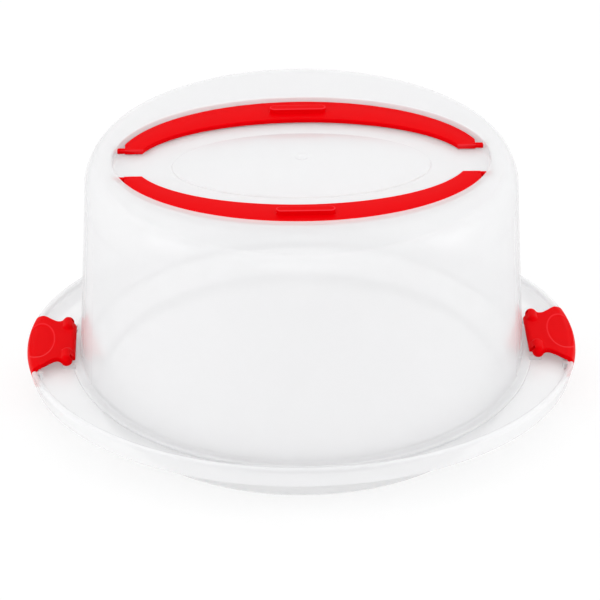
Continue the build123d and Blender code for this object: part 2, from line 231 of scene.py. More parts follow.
def round_bar(name, ends, centre, radius, place, tip=0.0):
    """A round bar between two stations, with softened ends. place puts (station, a, b) on the axes."""
    start, end = ends
    inward = tip if end > start else -tip
    sections = [(start, radius), (end, radius)]
    if tip:
        sections = [
            (start, radius - tip),
            (start + inward * 0.3, radius - tip * 0.3),
            (start + inward, radius),
            (end - inward, radius),
            (end - inward * 0.3, radius - tip * 0.3),
            (end, radius - tip),
        ]
    turns = np.radians(np.arange(0, 360, 7.5))
    rings = []
    for station, size in sections:
        across = size * np.cos(turns) + centre[0]
        up = size * np.sin(turns) + centre[1]
        rings.append([place(station, a, b) for a, b in zip(across, up)])
    return rings_mesh(name, rings, capped=True)


def along_x(name, ends, y, z, radius, tip=0.0):
    """A round bar from left to right."""
    return round_bar(name, ends, (y, z), radius, lambda s, a, b: (s, a, b), tip)


def along_y(name, ends, x, z, radius, tip=0.0):
    """A round bar from front to rear."""
    return round_bar(name, ends, (x, z), radius, lambda s, a, b: (a, s, b), tip)


# --- The tray's rim ------------------------------------------------------------------------------
def face_inset(height):
    """How far the rim's outer face stands in from its widest line."""
    return SKIRT_DRAFT * max(0.0, (WIDEST - height) / (WIDEST - SKIRT_FOOT))


def rim_x(inset, y):
    """How far out the end of the rim's oval stands at a place along it, at an inset."""
    return (TRAY_LENGTH - inset) * math.sqrt(1 - (y / (TRAY_DEPTH - inset)) ** 2)


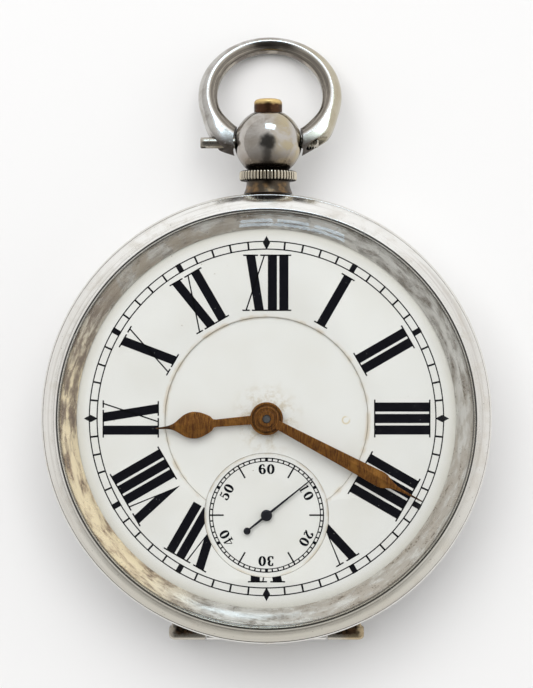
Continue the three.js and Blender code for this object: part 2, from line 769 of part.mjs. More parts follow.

_ _ _ _

_WHAT IS ASKED_: Write out the material exactly as given.

_SOLUTION FOR THIS EXERCISE_:
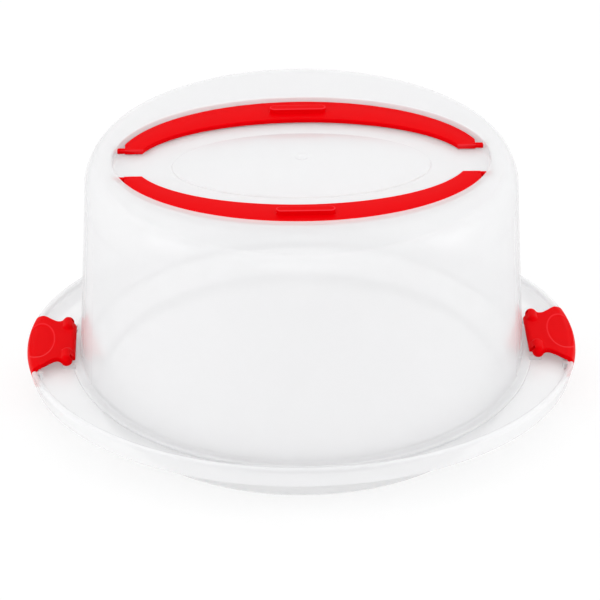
Continue the build123d and Blender code for this object: part 2, from line 231 of scene.py. More parts follow.
def round_bar(name, ends, centre, radius, place, tip=0.0):
    """A round bar between two stations, with softened ends. place puts (station, a, b) on the axes."""
    start, end = ends
    inward = tip if end > start else -tip
    sections = [(start, radius), (end, radius)]
    if tip:
        sections = [
            (start, radius - tip),
            (start + inward * 0.3, radius - tip * 0.3),
            (start + inward, radius),
            (end - inward, radius),
            (end - inward * 0.3, radius - tip * 0.3),
            (end, radius - tip),
        ]
    turns = np.radians(np.arange(0, 360, 7.5))
    rings = []
    for station, size in sections:
        across = size * np.cos(turns) + centre[0]
        up = size * np.sin(turns) + centre[1]
        rings.append([place(station, a, b) for a, b in zip(across, up)])
    return rings_mesh(name, rings, capped=True)


def along_x(name, ends, y, z, radius, tip=0.0):
    """A round bar from left to right."""
    return round_bar(name, ends, (y, z), radius, lambda s, a, b: (s, a, b), tip)


def along_y(name, ends, x, z, radius, tip=0.0):
    """A round bar from front to rear."""
    return round_bar(name, ends, (x, z), radius, lambda s, a, b: (a, s, b), tip)


# --- The tray's rim ------------------------------------------------------------------------------
def face_inset(height):
    """How far the rim's outer face stands in from its widest line."""
    return SKIRT_DRAFT * max(0.0, (WIDEST - height) / (WIDEST - SKIRT_FOOT))


def rim_x(inset, y):
    """How far out the end of the rim's oval stands at a place along it, at an inset."""
    return (TRAY_LENGTH - inset) * math.sqrt(1 - (y / (TRAY_DEPTH - inset)) ** 2)


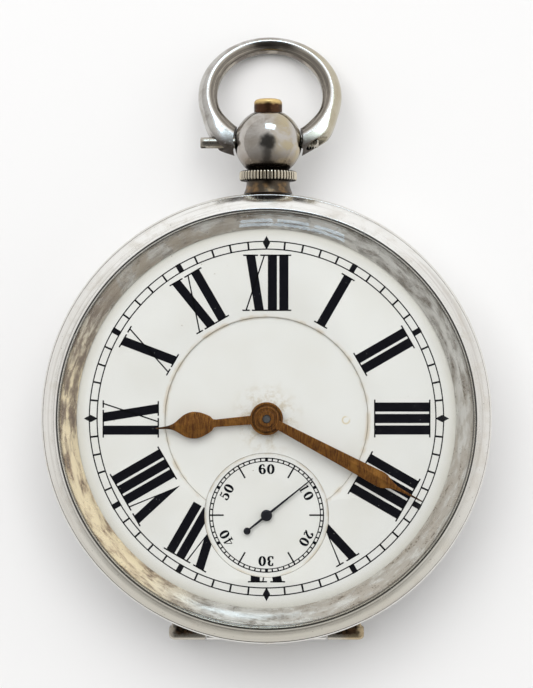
Continue the three.js and Blender code for this object: part 2, from line 769 of part.mjs. More parts follow.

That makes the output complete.